In February 2013, the FASB issued ASU 2013-04, the objective of which is to provide guidance for the recognition, measurement, and disclosure of obligations resulting from joint and several liability arrangements for which the total amount of the obligation is fixed at the reporting date. The guidance in the update requires that these arrangements be recorded as the sum of the amount the reporting entity agreed to pay on the basis of its arrangement among its co-obligors and any additional amount the reporting entity expects to pay on behalf of its co-obligors. ASU 2013-04 is effective for fiscal years, and interim periods within those years, beginning after December 15, 2013. We are currently assessing the impact of this ASU on our consolidated financial position and results of operations.

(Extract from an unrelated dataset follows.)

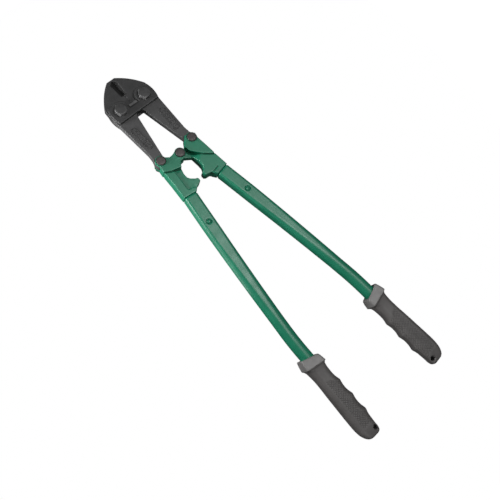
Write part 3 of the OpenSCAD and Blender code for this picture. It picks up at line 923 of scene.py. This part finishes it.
def build_pieces():
    build_plates()
    build_heads()
    build_pin("centre", "centre_pin", CENTRE)
    for side, word in ((-1, "left"), (1, "right")):
        build_jaw(side, word)
        build_pin(word, word + "_tail_pin", (side * TAIL[0], TAIL[1]))
        build_handle(side, word)


# ---- stage ----
def build_floor():
    """A round floor that sweeps up into a wall far behind, like a studio backdrop."""
    reach, curve, top = 5, 2, 9
    sweep = np.radians(np.linspace(10, 90, 9))
    profile = [(0.5, 0), (reach, 0)]
    profile += [(reach + curve * math.sin(a), curve - curve * math.cos(a)) for a in sweep]
    profile += [(reach + curve, top)]
    angles = np.radians(np.arange(0, 360, 5))
    # just under the tool, so that the two never share a plane
    points = [(r * math.cos(a), r * math.sin(a), z - 0.0005) for r, z in profile for a in angles]
    points, faces = sleeve(np.array(points).reshape(len(profile), len(angles), 3))
    faces.append(tuple(range(len(angles))))
    mesh = bpy.data.meshes.new("floor")
    mesh.from_pydata([tuple(p) for p in points], [], faces)
    mesh.shade_smooth()
    floor = bpy.data.objects.new("floor", mesh)
    mesh.materials.append(pale_floor())
    bpy.context.scene.collection.objects.link(floor)
    floor.visible_diffuse = False
    floor.visible_glossy = False


def area_light(name, place, size, power):
    """A rectangular light that the camera doesn't see."""
    data = bpy.data.lights.new(name, "AREA")
    data.shape = "RECTANGLE"
    data.size, data.size_y = size
    data.energy = power
    light = bpy.data.objects.new(name, data)
    light.location = place
    light.visible_camera = False
    bpy.context.scene.collection.objects.link(light)
    return light


def softbox(name, place, target, size, power):
    """A square light aimed at a point."""
    light = area_light(name, place, (size, size), power)
    light.rotation_mode = "QUATERNION"
    light.rotation_quaternion = (Vector(target) - Vector(place)).to_track_quat("-Z", "Y")


def floor_panel():
    """A soft panel lying on the floor along the left handle, which its outer wall mirrors."""
    light = area_light("floor_panel", (-0.138, 0.115, 0.0005), (0.16, 0.32), 0.22)
    light.rotation_euler = (math.pi, 0, math.radians(-5.7))


def build_lights():
    floor_panel()
    softbox("key_left", (-0.52, 0.42, 0.14), (0, 0.12, 0.02), 0.2, 6)
    softbox("overhead", (0.30, -0.03, 1.2), (0, 0.05, 0), 0.5, 10)
    softbox("fill_near", (-0.35, -0.75, 0.35), (0, 0.1, 0), 0.4, 1.4)
    world = bpy.data.worlds.new("studio")
    world.use_nodes = True
    background = world.node_tree.nodes["Background"]
    background.inputs["Color"].default_value = (1, 1, 1, 1)
    background.inputs["Strength"].default_value = 0.06
    bpy.context.scene.world = world


def build_camera():
    """Looks down on the tool from its left rear, as in a product picture."""
    data = bpy.data.cameras.new("camera")
    data.lens = 41.03
    data.sensor_width = 36
    data.clip_start, data.clip_end = 0.01, 50
    camera = bpy.data.objects.new("camera", data)
    right, up = Vector((0.6944, -0.6851, 0.2203)), Vector((0.6346, 0.7273, 0.2614))
    back = right.cross(up).normalized()
    up = back.cross(right).normalized()
    turn = Matrix((right, up, back)).transposed().to_4x4()
    camera.matrix_world = Matrix.Translation((-0.2952, -0.0415, 0.7790)) @ turn
    bpy.context.scene.collection.objects.link(camera)
    bpy.context.scene.camera = camera
    bpy.context.scene.view_settings.view_transform = "Standard"


build_camera()
build_floor()
build_lights()
build_pieces()

bpy.context.view_layer.update()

In July 2013, the FASB issued ASU 2013-11 which requires that an unrecognized tax benefit, or a portion of an unrecognized tax benefit, should be presented as a reduction to a deferred tax asset for a net operating loss carryforward, a similar tax loss or a tax credit carryforward, with certain exceptions. ASU 2013-11 is effective for fiscal years, and interim periods within those years, beginning after December 15, 2013. We are currently assessing the impact of this ASU but adoption will only have the potential of affecting the presentation of unrecognized tax benefits and will not impact our consolidated financial position, results of operations or cash flows.
In April 2014, the FASB issued ASU No. 2014-08 which changes the threshold for reporting discontinued operations and adds additional disclosures. The guidance in this ASU updates the definition of discontinued operations to include the disposal of a component or group of components that is disposed of or is classified as held for sale and represents a strategic shift that has (or will have) a major effect on an entity's operations and financial results. ASU 2014-08 is effective prospectively for all disposals of components of an entity that occur with annual periods beginning on or after December 15, 2014, and interim periods therein. We are currently assessing the impact of this ASU on our consolidated financial position and results of operations.
In May 2014, the FASB issued ASU 2014-09 which provides guidance on how an entity should recognize revenue to depict the transfer of promised goods or services to customers in an amount that reflects the consideration to which the entity expects to be entitled in exchange for those goods or services and on accounting for costs to obtain or fulfill a contract with a customer. The ASU also requires expanded disclosure regarding the nature, amount, timing and uncertainty of revenue that is recognized. ASU 2014-09 is effective for fiscal years, and interim periods within those years, beginning after December 15, 2016, and can be adopted either retrospectively to each prior reporting period presented or as a cumulative-effect adjustment as of the date of adoption, with early application not permitted. We are currently assessing the adoption and impact of this ASU on our consolidated financial position and results of operations.
In June 2014, the FASB issued ASU 2014-12 which provides guidance on how to account for shared-based payment awards where the terms of the award provide that a performance target that affects vesting could be achieved after the requisite service period. The ASU requires that a performance target that affects vesting and that could be achieved after the requisite service period be treated as a performance condition. ASU 2014-09 is effective for annual periods, and interim periods within those annual periods, beginning after December 15, 2015, and early adoption is permitted. We are currently assessing the impact of this ASU on our consolidated financial position and results of operations.